To: bazooka who wrote (4002)12/21/1998 8:59:00 PM
From: Lost in New York  Read Replies (1) | Respond to of 4969
 
btw- on this option (priced at 100) it looks like your only paying a 3 1/2 point premium (176 1/2 <ibm's current price> - 80 <the strike price> equals 96 1/2) for 1 year in time value, seems cheap to me; please tell me if i am wrong

Here's my opinion, anyone else, feel free to correct me.

First, I'd go find and read a copy of Options as a Strategic Investment by Lawrence G. McMillan.

I think the premium is so low because there's not much risk for the person on the other side of the deal. I suppose IBM might collapse but it's not likely. He's pretty sure a year from now the shares will be called from him at $80, so there's not much need for premium. He will just lock in a small profit above his costs and go on to the next trade.

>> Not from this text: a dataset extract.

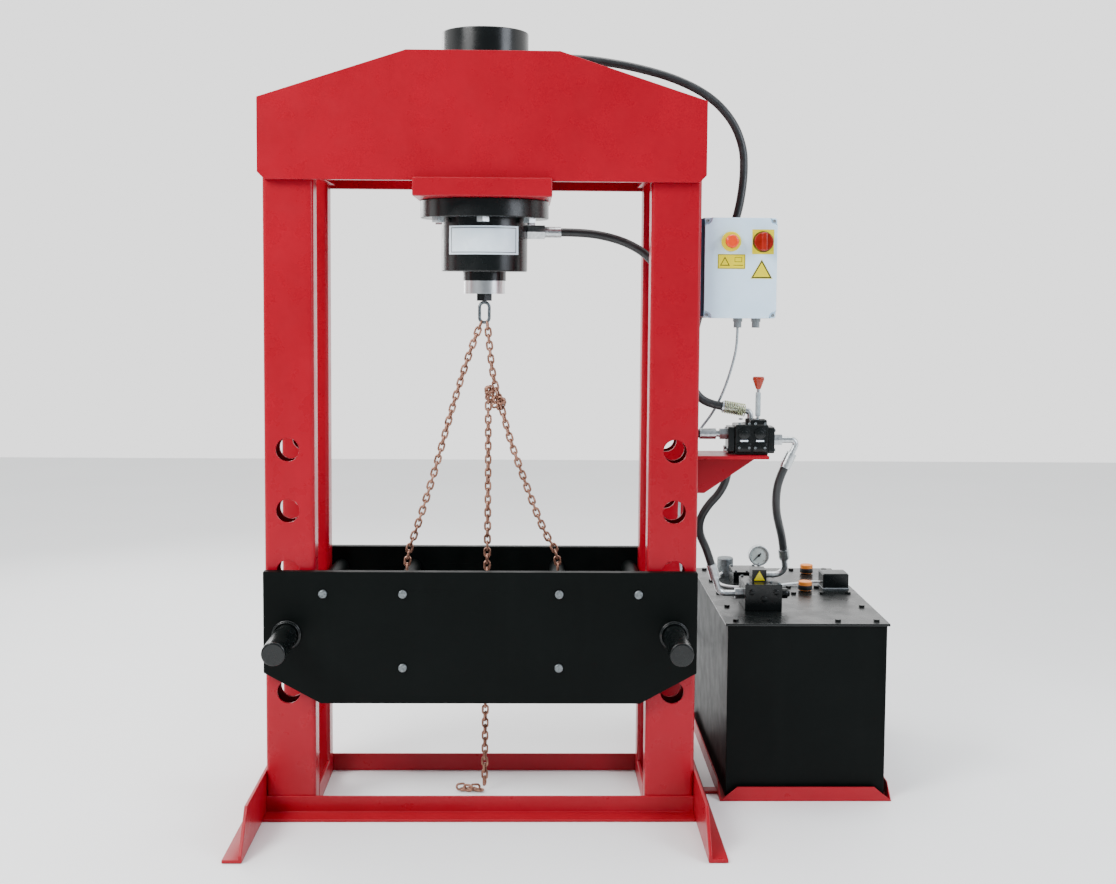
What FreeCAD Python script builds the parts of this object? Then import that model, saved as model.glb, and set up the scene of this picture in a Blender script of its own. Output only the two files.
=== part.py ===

I'd wonder why anyone would bother. I suppose only if they could go long options yet they don't have their account set up with margin. You could just as easily buy 100 shares on margin, put up $100/shr, and borrow the rest and also keep the dividend. I don't think you'd see much difference.

Dave



To: bazooka who wrote (4002)12/22/1998 2:20:00 AM
From: steve goldman  Respond to of 4969
 
Dont get options confused with futures which have multisessions.
Options stop trading at 2 after the bell, if i recall.